I can see why you should not be able to score a kill by just running into the dead 6 of another plane, especially a bomber. But if you collide with your enemy in a dogfight, you shouldn't be rewarded with a score,

Discussions like this one are never about how the game should work, game-philosophically. They instead are about how a wide-area-network, strong-client-weak-server game has to work unless it either magically has zero latency to all players, or a magical ability to determine each player's motivations and intentions.

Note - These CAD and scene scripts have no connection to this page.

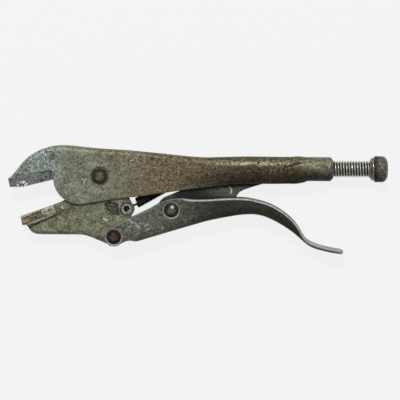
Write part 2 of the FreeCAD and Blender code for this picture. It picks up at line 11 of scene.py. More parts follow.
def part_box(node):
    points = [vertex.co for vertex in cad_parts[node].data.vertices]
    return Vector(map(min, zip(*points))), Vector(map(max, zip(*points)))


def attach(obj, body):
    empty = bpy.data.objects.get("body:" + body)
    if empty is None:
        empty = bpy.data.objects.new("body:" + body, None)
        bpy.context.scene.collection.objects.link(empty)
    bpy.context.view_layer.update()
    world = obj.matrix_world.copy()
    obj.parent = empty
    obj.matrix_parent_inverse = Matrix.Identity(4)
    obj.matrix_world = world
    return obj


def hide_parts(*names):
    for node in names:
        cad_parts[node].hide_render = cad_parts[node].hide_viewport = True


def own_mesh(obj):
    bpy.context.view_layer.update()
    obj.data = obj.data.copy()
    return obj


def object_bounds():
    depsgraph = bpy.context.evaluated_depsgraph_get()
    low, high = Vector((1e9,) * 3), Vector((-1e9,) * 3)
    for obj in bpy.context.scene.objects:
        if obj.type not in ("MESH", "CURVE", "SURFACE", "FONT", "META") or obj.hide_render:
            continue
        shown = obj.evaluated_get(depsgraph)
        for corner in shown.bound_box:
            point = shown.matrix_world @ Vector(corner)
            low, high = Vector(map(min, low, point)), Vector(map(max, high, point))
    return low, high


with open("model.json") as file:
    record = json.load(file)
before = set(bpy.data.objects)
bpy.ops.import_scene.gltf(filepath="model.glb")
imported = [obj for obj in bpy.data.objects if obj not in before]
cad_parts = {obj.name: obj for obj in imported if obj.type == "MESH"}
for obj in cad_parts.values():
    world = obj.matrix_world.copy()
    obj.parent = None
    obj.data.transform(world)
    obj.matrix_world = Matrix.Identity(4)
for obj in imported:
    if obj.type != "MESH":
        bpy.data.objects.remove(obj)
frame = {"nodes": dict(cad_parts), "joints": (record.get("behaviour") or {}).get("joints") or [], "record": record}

# Old locking pliers lying on their side on a pale floor, seen from straight above.
# +X runs from the jaws to the knob, +Y to the upper handle, +Z up towards the camera. Metres throughout.

CAD_LOW, CAD_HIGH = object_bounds()
MM = 0.001
MID_Z = 9 * MM          # the middle of the tool's thickness

BODY_OF = {node: body for body, nodes in frame["record"]["behaviour"]["bodies"].items() for node in nodes}
SLOT_OF = {part["node"]: part["material_slot"] for part in frame["record"]["subparts"]}
JOINTS = {joint["name"]: joint for joint in frame["joints"]}
JAW_PIVOT, HANDLE_PIVOT, LINK_PIVOT, SPRING_PIVOT = (
    JOINTS[j]["pos_m"] for j in ("jaw_swing", "lever_swing", "link_swing", "spring_swing"))


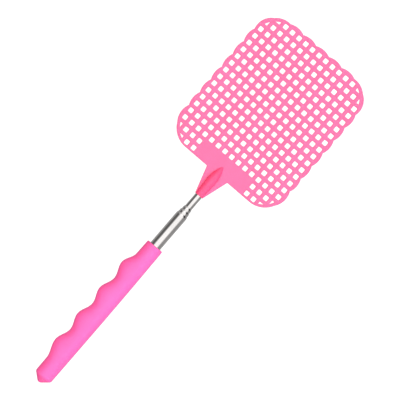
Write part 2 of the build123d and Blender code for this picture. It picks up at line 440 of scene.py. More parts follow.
PLASTIC_BLEED = 1.2 * MM  # how far light spreads under the skin of the plastics
PAINTED_ROOT_SHADE = (0.0, 0.05, 0.14)  # painted shade: a cooler, darker tint at the foot of the boss, where it meets the sheet
PAINTED_ROOT_SHADE_SHARE = 0.18


def new_material(name):
    material = bpy.data.materials.new(name)
    material.use_nodes = True
    material.node_tree.nodes.clear()
    return material, material.node_tree


def dress(piece, material):
    piece.data.materials.clear()
    piece.data.materials.append(material)


def close_material(shader):
    wire(shader.id_data, "ShaderNodeOutputMaterial", {"Surface": shader})


def moulded(base, roughness, normal, specular, depth, bleed):
    """Closes the material of a plastic that lets some light in under its skin."""
    inputs = {
        "Base Color": base,
        "Roughness": roughness,
        "Normal": normal,
        "IOR": 1.5,
        "Specular IOR Level": specular,
        "Subsurface Weight": depth,
        "Subsurface Radius": bleed,
        "Subsurface Scale": PLASTIC_BLEED,
    }
    close_material(made(base.id_data, "ShaderNodeBsdfPrincipled", inputs))


def bare_metal(base, roughness, normal):
    """Closes the material of a metal."""
    inputs = {"Base Color": base, "Roughness": roughness, "Normal": normal, "Metallic": 1.0}
    close_material(made(base.id_data, "ShaderNodeBsdfPrincipled", inputs))


def object_point(tree):
    return wire(tree, "ShaderNodeTexCoord").outputs["Object"]


def noise(where, scale, detail=3.0, roughness=0.5):
    """Smooth noise from 0 to 1; the scale is in waves per metre."""
    inputs = {"Vector": where, "Scale": scale, "Detail": detail, "Roughness": roughness}
    return made(where.id_data, "ShaderNodeTexNoise", inputs)


def stretched(where, scale):
    return made(where.id_data, "ShaderNodeMapping", {"Vector": where, "Scale": scale})


def ramp(value, low, high, to_low, to_high, smoothstep=False):
    """The value, carried from the range low to high over to another range."""
    kind = "SMOOTHSTEP" if smoothstep else "LINEAR"
    inputs = {"Value": value, "From Min": low, "From Max": high}
    inputs.update({"To Min": to_low, "To Max": to_high})
    return made(value.id_data, "ShaderNodeMapRange", inputs, interpolation_type=kind)


def mix(factor, one, two):
    """Two colours mixed; the Mix node's colour sockets are its inputs 6 and 7 and output 2."""
    inputs = {0: factor, 6: one, 7: two}
    return wire(tree_of(factor, one), "ShaderNodeMix", inputs, data_type="RGBA").outputs[2]


def blend(one, two, share):
    """Two values mixed, with this share of the first."""
    return add(times(one, share), times(two, 1.0 - share))


def rgba(shade, gain=1.0):
    return tuple(min(c * gain, 1.0) for c in shade) + (1.0,)


def mottled(cloud, shade, spread):
    """A colour that drifts darker and lighter by this spread, with a cloud of noise."""
    factor = ramp(cloud, 0.3, 0.7, 0.0, 1.0)
    return mix(factor, rgba(shade, 1.0 - spread), rgba(shade, 1.0 + spread))


def bump(height, distance, strength=1.0, below=None):
    inputs = {"Height": height, "Distance": distance, "Strength": strength}
    if below is not None:
        inputs["Normal"] = below
    return made(height.id_data, "ShaderNodeBump", inputs)


def head_plastic():
    """Thin translucent plastic, deeper in colour where the socket boss is thick, with painted shade
    at the foot of the boss.
    """
    finish = settings("finish")
    half = settings("head").thickness / 2
    material, tree = new_material("head_plastic")
    where = object_point(tree)
    above = calc("ABSOLUTE", sides_of(where)["Z"])
    thick = ramp(above, half - 0.02 * MM, half + 0.3 * MM, 0.0, 1.0, True)
    flow = noise(stretched(where, (1.0, 0.25, 1.0)), 60.0, 4.0)
    speckle = noise(where, 900.0, 2.0)
    drift = blend(flow, speckle, 0.7)
    web = mottled(drift, finish.head, 0.07)
    core = mottled(drift, finish.boss, 0.08)
    # painted shade: near its foot, the boss's colour is pulled part way towards a cool dark tint,
    # fading out between 1.6 and 4 mm from the sheet's middle
    root_shaded_core = mix(PAINTED_ROOT_SHADE_SHARE, core, rgba(PAINTED_ROOT_SHADE))
    root_shade_mask = ramp(above, 1.6 * MM, 4.0 * MM, 1.0, 0.0, True)
    base = mix(thick, web, mix(root_shade_mask, core, root_shaded_core))
    waviness = noise(where, 90.0, 2.0)
    orange_peel = noise(where, 1500.0, 2.0)
    soft = bump(waviness, 0.4 * MM, 0.25)
    normal = bump(orange_peel, 0.04 * MM, 0.35, soft)
    shine = ramp(speckle, 0.2, 0.8, 0.34, 0.46)
    moulded(base, shine, normal, 0.4, 0.2, (1.0, 0.35, 0.5))
    return material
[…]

That'd be a fine alternate discussion to have, except there's no way to write code that'll operate as you want. Game-players from the beginning of online air-combat gaming have argued "you should not be able to score a kill by just running into the dead 6 of another plane". The game however has no way to know intent. The game has no way to know if the fast plane behind intended to collide, or the slow plane in front decelerated and veered into the path of the fast plane making a firing pass. The only way to code some-collisions-are-ignored is to code all-collisions-are-ignored...and that has been tried, and makes a very goofy air combat game that's nothing like what it's trying to simulate.

Quote

Again. As said many times, this apparently doesn't work correctly, as I am experiencing collision deaths when someone hits my underbelly,

It seems you don't understand the explanation. 

It's not relevant what you as the pilot can see happening. It's also not relevant what you intend to happen, or what the other pilot intends to happen. All that's relevant is what your client perceives has happened, from a simulated-physics perspective.

Your client can "see" in all directions simultaneously, even though for realism the client only shows you-the-pilot what you can see in a single direction where you're looking.

If your client is told by the server that another aircraft is now at the same location in game-space as your aircraft...as your client perceives, i.e. your true location and the other aircraft's reported location, which necessarily is one server-trip delayed from what that pilot knows to be his true location...then your client determines that a mid-air collision has occurred. 

It doesn't matter if you-the-pilot visually saw it coming. It doesn't matter what you intended, or what the other pilot intended.

And it can't be resolved using two true locations, because...as long as there's non-zero latency...it's impossible to know another (moving) player's true location in real time.

Your edited version:

WWIIOL-red-blue-latency-zpsatteam37.jpg

Clearly enough, you intended to miss a collision with the delayed position of the enemy plane, but did not succeed. Maybe you pulled up, but he pulled up too.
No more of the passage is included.